Sunil Garodia Editor-in-Chief of indiacommentary.com. Current Affairs analyst and political commentator. Writes for a number of publications.
In its latest policy review, the RBI expectedly maintained status quo and left key lending rates unchanged. It was expected because of two main reasons: retail inflation shot to a nine-month high in June and although the RBI has cut repo rates ( rates at which it provides short term funds to banks) by 75 basis points since January this year, the banks have passed on only 30 basis points to the end consumer. The RBI was clear in saying that further rate reduction depends on how inflation pans out and how commercial banks pass on rate reduction to consumers.

But as a belligerent government wishes to bring down interest rates despite inflationary pressure, there is little the RBI would be able to do in future if the latest revised financial code put up by the finance ministry is anything to go by. The code seeks to take away the veto power the RBI governor has in matters of setting lending rates. Even before this policy review, there were indications from the ministry that the time was ripe for another rate cut.

Although the RBI governor Raghuram Rajan has been quoted as saying that he isn’t opposed to the idea of taking away of the veto power, this clearly goes against the recommendation of the Financial Sector Legislative Reforms Commission (FSLRC), which had advised for the same “in exceptional circumstances.” It is also incongruous to have a body that is saddled with containing inflation but whose chief does not have a say in the amount of money that is to float in the economy.

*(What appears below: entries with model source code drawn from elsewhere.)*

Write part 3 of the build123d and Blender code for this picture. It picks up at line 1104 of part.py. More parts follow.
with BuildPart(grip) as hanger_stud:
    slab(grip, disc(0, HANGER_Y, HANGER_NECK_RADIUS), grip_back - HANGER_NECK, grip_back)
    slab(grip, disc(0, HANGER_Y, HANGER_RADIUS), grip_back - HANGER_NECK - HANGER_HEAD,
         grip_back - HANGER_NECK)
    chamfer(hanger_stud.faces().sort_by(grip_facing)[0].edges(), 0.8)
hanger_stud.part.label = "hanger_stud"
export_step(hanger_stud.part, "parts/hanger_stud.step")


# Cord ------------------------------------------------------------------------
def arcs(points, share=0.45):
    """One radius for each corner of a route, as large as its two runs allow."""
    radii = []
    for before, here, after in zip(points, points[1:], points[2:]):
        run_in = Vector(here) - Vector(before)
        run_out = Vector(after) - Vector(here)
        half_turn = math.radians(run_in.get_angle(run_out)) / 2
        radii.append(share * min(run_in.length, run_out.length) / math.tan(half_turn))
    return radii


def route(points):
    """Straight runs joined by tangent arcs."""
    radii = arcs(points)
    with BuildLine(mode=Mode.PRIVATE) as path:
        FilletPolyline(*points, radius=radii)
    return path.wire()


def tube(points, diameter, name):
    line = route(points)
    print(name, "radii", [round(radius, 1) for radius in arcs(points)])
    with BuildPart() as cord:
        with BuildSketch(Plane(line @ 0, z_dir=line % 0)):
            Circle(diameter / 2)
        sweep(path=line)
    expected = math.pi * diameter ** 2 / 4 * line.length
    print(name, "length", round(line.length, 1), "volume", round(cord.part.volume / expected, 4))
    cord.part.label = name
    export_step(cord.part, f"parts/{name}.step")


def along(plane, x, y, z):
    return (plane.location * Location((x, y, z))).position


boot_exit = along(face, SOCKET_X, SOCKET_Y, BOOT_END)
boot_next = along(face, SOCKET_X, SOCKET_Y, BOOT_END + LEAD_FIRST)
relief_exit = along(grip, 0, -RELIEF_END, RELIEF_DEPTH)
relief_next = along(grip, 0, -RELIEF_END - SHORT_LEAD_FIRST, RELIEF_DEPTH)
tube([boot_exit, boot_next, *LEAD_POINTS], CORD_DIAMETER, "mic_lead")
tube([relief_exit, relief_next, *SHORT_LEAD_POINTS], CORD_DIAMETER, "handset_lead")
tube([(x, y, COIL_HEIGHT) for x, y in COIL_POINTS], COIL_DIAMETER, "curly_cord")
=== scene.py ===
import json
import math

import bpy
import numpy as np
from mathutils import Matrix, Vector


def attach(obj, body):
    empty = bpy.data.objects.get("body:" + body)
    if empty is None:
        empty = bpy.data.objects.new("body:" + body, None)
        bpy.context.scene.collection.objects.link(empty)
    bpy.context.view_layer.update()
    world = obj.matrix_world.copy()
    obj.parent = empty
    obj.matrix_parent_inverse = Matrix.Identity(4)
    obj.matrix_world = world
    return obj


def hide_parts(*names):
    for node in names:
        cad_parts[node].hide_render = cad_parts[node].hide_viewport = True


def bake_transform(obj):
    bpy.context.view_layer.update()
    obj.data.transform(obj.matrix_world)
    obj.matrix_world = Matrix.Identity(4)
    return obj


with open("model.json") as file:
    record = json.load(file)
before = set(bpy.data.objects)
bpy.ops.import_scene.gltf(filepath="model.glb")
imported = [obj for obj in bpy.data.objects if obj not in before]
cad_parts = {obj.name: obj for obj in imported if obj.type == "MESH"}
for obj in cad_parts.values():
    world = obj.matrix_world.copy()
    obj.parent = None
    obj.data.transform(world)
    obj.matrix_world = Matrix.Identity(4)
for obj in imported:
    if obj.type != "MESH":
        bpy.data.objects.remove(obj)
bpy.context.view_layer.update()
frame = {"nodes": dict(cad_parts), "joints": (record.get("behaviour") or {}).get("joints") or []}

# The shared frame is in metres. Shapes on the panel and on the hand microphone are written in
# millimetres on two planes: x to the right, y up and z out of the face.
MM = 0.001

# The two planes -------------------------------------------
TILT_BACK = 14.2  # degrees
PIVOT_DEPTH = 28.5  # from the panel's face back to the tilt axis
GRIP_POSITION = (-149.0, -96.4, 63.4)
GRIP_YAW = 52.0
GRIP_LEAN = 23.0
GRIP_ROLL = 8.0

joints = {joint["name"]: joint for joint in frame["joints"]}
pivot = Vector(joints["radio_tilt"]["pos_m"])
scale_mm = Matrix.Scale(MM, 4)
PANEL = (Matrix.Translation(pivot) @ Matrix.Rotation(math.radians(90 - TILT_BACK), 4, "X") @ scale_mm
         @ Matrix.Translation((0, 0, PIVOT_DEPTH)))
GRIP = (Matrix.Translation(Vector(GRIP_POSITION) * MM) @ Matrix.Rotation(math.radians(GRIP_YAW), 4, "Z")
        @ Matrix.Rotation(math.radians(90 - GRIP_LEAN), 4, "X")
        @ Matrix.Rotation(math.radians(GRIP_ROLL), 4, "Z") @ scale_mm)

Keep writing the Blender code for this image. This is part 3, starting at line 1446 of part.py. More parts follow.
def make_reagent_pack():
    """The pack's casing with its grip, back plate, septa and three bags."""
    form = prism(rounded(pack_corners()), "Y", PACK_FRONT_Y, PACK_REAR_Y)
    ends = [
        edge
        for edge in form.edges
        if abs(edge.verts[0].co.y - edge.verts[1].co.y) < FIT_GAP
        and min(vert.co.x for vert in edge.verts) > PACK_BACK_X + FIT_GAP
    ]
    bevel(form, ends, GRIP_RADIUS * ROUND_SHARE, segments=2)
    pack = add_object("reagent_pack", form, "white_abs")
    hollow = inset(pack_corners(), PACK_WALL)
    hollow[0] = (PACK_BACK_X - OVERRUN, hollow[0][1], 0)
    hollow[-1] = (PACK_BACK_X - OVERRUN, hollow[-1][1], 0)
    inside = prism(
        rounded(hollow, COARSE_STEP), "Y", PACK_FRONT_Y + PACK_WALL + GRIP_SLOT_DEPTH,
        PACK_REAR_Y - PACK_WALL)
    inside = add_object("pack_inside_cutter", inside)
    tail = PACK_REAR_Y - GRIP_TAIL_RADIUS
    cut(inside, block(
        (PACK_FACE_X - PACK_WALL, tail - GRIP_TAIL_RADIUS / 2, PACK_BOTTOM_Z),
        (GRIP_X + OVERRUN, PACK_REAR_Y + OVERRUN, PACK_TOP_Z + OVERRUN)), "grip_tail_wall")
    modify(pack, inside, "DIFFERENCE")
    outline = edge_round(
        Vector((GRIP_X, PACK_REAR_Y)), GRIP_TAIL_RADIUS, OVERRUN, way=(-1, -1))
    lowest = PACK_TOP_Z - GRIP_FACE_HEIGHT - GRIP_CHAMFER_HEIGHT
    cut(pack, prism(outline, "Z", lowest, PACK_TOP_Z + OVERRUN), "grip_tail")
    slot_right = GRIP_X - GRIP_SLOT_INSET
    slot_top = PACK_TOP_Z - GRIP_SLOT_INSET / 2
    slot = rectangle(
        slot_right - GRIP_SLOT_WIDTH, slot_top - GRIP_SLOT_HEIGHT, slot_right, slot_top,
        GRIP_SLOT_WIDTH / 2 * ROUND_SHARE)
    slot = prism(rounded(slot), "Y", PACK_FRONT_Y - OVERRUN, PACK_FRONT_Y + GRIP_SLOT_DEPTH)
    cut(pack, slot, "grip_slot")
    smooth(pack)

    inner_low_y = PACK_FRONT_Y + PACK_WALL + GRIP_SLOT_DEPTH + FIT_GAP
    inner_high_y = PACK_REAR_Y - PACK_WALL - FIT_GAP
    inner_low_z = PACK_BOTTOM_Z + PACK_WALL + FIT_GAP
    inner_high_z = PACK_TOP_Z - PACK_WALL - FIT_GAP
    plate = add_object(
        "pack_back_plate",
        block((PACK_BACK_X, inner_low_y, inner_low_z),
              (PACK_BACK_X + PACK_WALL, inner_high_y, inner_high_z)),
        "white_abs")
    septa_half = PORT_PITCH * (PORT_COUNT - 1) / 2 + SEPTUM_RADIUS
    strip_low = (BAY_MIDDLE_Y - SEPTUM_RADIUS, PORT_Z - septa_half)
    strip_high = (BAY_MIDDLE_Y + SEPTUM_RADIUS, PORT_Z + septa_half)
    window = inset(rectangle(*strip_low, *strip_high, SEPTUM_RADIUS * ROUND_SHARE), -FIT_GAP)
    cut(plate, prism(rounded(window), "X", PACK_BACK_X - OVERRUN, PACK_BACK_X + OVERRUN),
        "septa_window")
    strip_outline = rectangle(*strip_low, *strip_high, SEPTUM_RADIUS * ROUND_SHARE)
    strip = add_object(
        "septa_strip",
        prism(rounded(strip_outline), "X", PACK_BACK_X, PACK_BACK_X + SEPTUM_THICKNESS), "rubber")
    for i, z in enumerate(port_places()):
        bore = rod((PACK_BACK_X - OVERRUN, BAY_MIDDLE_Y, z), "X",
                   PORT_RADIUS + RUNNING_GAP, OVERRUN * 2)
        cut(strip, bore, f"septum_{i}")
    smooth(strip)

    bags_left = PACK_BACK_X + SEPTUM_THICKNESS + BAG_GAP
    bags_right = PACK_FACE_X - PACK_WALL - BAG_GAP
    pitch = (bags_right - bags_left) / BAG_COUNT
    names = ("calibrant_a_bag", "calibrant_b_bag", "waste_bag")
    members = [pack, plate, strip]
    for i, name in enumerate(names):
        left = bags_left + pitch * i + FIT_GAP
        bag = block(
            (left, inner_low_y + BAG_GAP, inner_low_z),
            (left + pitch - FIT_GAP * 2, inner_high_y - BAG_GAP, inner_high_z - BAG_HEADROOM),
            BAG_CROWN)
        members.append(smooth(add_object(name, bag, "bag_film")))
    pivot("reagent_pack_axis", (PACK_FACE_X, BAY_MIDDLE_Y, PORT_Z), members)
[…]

Rajan pointed out that a committee formed to take monetary policy decisions would bring in different view-points, will reduce the pressure on one individual and would ensure continuity (as it would be reconstituted even if one member exits). But one is certain that the RBI has internal committees to take these decisions. The point is that if the RBI governor feels that inflation would be jacked up if rates are reduced or more money is injected in the economy at a particular point of time, he should have the right to refuse taking such a decision. If not, he should not be responsible for containing inflation.